**Data extract**
━━━
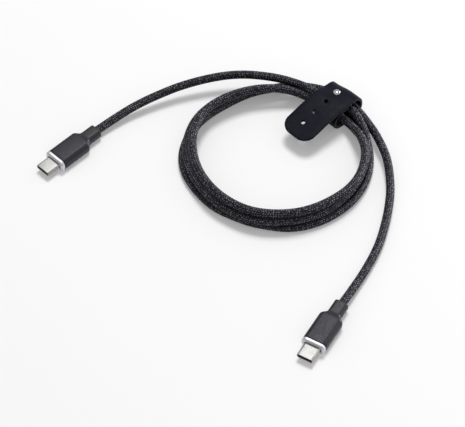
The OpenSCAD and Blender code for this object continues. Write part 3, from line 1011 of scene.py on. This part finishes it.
repaint("mouth_liner", moulded_paint("mouth_plastic", (0.02, 0.02, 0.022), 0.45))
repaint("contacts", metal_paint("contact_gold", (0.83, 0.62, 0.25), 0.25))
repaint("latch_spring", metal_paint("spring_steel", (0.6, 0.6, 0.6), 0.3))
repaint("circuit_card", moulded_paint("card_green", (0.015, 0.12, 0.05), 0.35))
repaint("marker_chip", moulded_paint("chip_black", (0.015, 0.015, 0.015), 0.5))
repaint("shield_can", metal_paint("tinned_steel", (0.62, 0.62, 0.62), 0.35))
repaint("conductors", moulded_paint("conductor_red", (0.4, 0.03, 0.03), 0.4))
repaint("inner_mould", moulded_paint("mould_black", (0.012, 0.012, 0.013), 0.55))
repaint("stud_washer", metal_paint("washer_steel", (0.7, 0.7, 0.7), 0.25))

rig.cord(
    cord, exit=tuple(plug_place("a") @ Vector((35.5 * MM, 0, 0))), length=1.09, diameter=2 * CORD_R,
    far_end="plug", stiffness="medium", lay="coiled", path=cord_line[::6].tolist(),
    with_pieces=plug_pieces["b"] + [frame["nodes"]["mouth_liner_b"], frame["nodes"]["inner_mould_b"]],
)

# ---- Floor and light ----


def add_floor():
    half = 3
    corners = [(-half, -half, 0), (half, -half, 0), (half, half, 0), (-half, half, 0)]
    mesh = bpy.data.meshes.new("floor")
    mesh.from_pydata(corners, [], [(0, 1, 2, 3)])
    mesh.materials.append(Paint("floor_white", (0.9, 0.9, 0.9), 0.6).material)
    floor = bpy.data.objects.new("floor", mesh)
    bpy.context.collection.objects.link(floor)
    floor.location.z = -0.02 * MM
    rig.stage(floor)


def add_light(name, place, size, power, shadow=True):
    """A round softbox that points at the origin."""
    data = bpy.data.lights.new(name, "AREA")
    data.shape = "DISK"
    data.size = size
    data.energy = power
    data.use_shadow = shadow
    light = bpy.data.objects.new(name, data)
    bpy.context.collection.objects.link(light)
    light.location = place
    light.rotation_euler = (-Vector(place)).to_track_quat("-Z", "Y").to_euler()


def add_world(strength):
    world = bpy.data.worlds.new("studio")
    bpy.context.scene.world = world
    world.use_nodes = True
    background = world.node_tree.nodes["Background"].inputs
    background["Color"].default_value = (1, 1, 1, 1)
    background["Strength"].default_value = strength


add_floor()
add_world(0.39)
add_light("softbox_behind", (0.24, 1.76, 3.65), 1.5, 84)
add_light("softbox_right", (2.0, 1.15, 0.55), 0.5, 52, shadow=False)
bpy.context.scene.view_settings.view_transform = "Standard"

low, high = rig.bounds()
with open("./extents.json", "w") as size_file:
    json.dump({"cad": [list(cad_low), list(cad_high)], "visual": [list(low), list(high)]}, size_file)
━━━
Exactly reproduce every line of the data above.

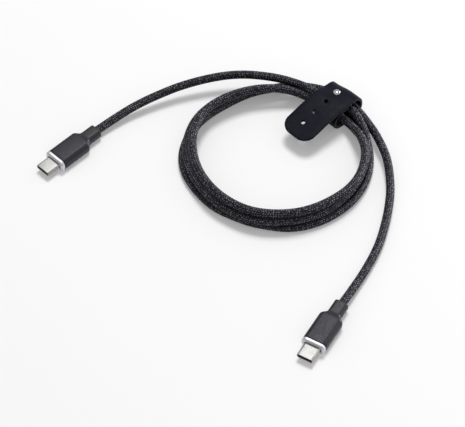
The OpenSCAD and Blender code for this object continues. Write part 3, from line 1011 of scene.py on. This part finishes it.
repaint("mouth_liner", moulded_paint("mouth_plastic", (0.02, 0.02, 0.022), 0.45))
repaint("contacts", metal_paint("contact_gold", (0.83, 0.62, 0.25), 0.25))
repaint("latch_spring", metal_paint("spring_steel", (0.6, 0.6, 0.6), 0.3))
repaint("circuit_card", moulded_paint("card_green", (0.015, 0.12, 0.05), 0.35))
repaint("marker_chip", moulded_paint("chip_black", (0.015, 0.015, 0.015), 0.5))
repaint("shield_can", metal_paint("tinned_steel", (0.62, 0.62, 0.62), 0.35))
repaint("conductors", moulded_paint("conductor_red", (0.4, 0.03, 0.03), 0.4))
repaint("inner_mould", moulded_paint("mould_black", (0.012, 0.012, 0.013), 0.55))
repaint("stud_washer", metal_paint("washer_steel", (0.7, 0.7, 0.7), 0.25))

rig.cord(
    cord, exit=tuple(plug_place("a") @ Vector((35.5 * MM, 0, 0))), length=1.09, diameter=2 * CORD_R,
    far_end="plug", stiffness="medium", lay="coiled", path=cord_line[::6].tolist(),
    with_pieces=plug_pieces["b"] + [frame["nodes"]["mouth_liner_b"], frame["nodes"]["inner_mould_b"]],
)

# ---- Floor and light ----


def add_floor():
    half = 3
    corners = [(-half, -half, 0), (half, -half, 0), (half, half, 0), (-half, half, 0)]
    mesh = bpy.data.meshes.new("floor")
    mesh.from_pydata(corners, [], [(0, 1, 2, 3)])
    mesh.materials.append(Paint("floor_white", (0.9, 0.9, 0.9), 0.6).material)
    floor = bpy.data.objects.new("floor", mesh)
    bpy.context.collection.objects.link(floor)
    floor.location.z = -0.02 * MM
    rig.stage(floor)


def add_light(name, place, size, power, shadow=True):
    """A round softbox that points at the origin."""
    data = bpy.data.lights.new(name, "AREA")
    data.shape = "DISK"
    data.size = size
    data.energy = power
    data.use_shadow = shadow
    light = bpy.data.objects.new(name, data)
    bpy.context.collection.objects.link(light)
    light.location = place
    light.rotation_euler = (-Vector(place)).to_track_quat("-Z", "Y").to_euler()


def add_world(strength):
    world = bpy.data.worlds.new("studio")
    bpy.context.scene.world = world
    world.use_nodes = True
    background = world.node_tree.nodes["Background"].inputs
    background["Color"].default_value = (1, 1, 1, 1)
    background["Strength"].default_value = strength


add_floor()
add_world(0.39)
add_light("softbox_behind", (0.24, 1.76, 3.65), 1.5, 84)
add_light("softbox_right", (2.0, 1.15, 0.55), 0.5, 52, shadow=False)
bpy.context.scene.view_settings.view_transform = "Standard"

low, high = rig.bounds()
with open("./extents.json", "w") as size_file:
    json.dump({"cad": [list(cad_low), list(cad_high)], "visual": [list(low), list(high)]}, size_file)